◆ Task goal ◆
Identify the lines holding "code" and copy them.

◆ Records to process ◆
[Begin]
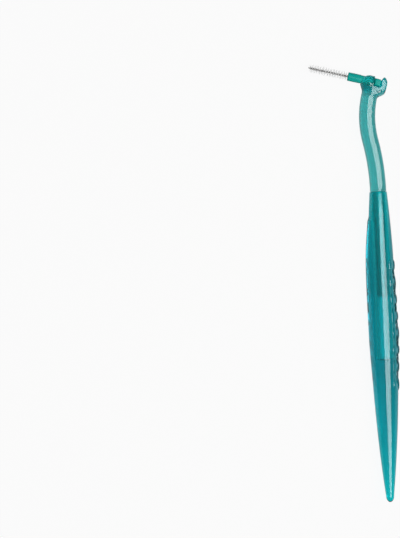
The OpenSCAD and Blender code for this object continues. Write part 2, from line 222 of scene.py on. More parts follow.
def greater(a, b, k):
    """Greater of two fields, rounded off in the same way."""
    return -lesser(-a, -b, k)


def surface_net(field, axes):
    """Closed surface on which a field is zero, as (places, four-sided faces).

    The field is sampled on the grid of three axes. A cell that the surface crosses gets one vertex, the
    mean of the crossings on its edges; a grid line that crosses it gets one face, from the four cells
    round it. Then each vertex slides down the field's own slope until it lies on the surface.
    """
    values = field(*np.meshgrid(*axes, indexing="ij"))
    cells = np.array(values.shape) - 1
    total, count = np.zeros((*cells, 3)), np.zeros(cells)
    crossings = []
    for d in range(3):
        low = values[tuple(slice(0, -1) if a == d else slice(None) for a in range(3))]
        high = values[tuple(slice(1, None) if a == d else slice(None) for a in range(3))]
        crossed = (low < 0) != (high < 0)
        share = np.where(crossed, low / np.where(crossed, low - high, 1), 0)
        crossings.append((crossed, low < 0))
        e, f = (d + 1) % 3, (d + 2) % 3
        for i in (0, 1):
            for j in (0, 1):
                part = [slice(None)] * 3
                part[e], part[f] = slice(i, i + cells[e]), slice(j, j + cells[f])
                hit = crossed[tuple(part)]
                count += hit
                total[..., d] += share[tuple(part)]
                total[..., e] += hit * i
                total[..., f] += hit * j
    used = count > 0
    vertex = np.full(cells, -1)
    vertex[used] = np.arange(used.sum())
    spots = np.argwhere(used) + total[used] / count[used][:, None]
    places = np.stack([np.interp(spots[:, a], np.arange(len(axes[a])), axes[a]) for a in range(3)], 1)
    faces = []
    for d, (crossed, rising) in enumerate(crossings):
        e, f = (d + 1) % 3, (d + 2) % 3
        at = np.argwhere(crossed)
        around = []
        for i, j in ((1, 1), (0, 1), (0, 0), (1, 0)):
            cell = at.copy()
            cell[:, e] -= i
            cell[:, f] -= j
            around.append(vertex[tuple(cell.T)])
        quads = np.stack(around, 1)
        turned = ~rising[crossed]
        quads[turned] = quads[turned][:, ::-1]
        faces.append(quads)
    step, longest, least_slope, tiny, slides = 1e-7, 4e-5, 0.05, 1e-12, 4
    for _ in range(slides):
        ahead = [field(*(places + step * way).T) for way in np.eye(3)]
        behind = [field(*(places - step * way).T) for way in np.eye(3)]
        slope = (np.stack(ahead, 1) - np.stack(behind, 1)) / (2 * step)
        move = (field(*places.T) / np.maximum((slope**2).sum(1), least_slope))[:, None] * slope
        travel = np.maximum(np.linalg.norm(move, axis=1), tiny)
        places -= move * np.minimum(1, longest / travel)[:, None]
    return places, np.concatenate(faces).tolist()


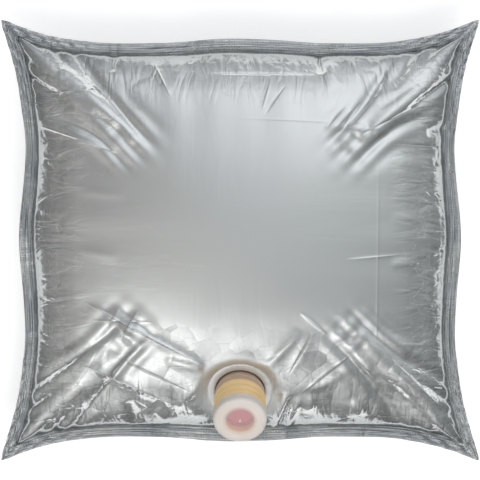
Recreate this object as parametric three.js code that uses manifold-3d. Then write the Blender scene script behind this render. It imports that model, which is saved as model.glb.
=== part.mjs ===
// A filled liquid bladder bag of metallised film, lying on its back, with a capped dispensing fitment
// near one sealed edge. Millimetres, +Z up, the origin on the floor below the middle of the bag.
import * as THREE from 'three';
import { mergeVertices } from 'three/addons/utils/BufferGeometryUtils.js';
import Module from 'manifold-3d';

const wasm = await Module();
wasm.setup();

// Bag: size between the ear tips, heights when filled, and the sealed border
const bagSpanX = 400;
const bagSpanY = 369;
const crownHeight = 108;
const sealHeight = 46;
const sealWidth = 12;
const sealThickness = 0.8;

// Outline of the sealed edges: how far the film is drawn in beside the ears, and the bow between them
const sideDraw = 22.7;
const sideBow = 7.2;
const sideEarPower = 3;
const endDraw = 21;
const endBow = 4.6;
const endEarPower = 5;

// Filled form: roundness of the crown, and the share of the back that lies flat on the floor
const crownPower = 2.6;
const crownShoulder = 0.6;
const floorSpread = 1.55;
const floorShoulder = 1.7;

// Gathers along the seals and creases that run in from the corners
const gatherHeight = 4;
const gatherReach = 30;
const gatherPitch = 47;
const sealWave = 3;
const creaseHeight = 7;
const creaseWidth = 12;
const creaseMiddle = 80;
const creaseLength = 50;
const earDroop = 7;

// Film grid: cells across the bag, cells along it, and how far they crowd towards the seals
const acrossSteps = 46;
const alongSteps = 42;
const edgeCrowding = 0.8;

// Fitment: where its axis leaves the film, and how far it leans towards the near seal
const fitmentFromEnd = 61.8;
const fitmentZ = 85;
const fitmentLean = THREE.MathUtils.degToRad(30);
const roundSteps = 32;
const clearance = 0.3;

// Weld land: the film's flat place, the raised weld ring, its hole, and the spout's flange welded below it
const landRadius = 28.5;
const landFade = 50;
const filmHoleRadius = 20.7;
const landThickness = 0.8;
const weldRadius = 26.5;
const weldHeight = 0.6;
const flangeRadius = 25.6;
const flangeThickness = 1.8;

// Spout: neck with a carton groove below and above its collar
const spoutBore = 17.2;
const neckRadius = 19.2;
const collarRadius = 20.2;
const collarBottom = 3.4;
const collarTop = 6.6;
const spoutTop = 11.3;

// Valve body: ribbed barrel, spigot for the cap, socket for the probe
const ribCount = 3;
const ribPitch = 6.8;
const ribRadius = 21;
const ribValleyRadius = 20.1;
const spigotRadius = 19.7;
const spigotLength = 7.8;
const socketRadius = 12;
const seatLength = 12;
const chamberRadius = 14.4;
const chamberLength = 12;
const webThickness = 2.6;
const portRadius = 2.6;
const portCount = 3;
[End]
◆ In response ◆
The OpenSCAD and Blender code for this object continues. Write part 2, from line 222 of scene.py on. More parts follow.
Recreate this object as parametric three.js code that uses manifold-3d. Then write the Blender scene script behind this render. It imports that model, which is saved as model.glb.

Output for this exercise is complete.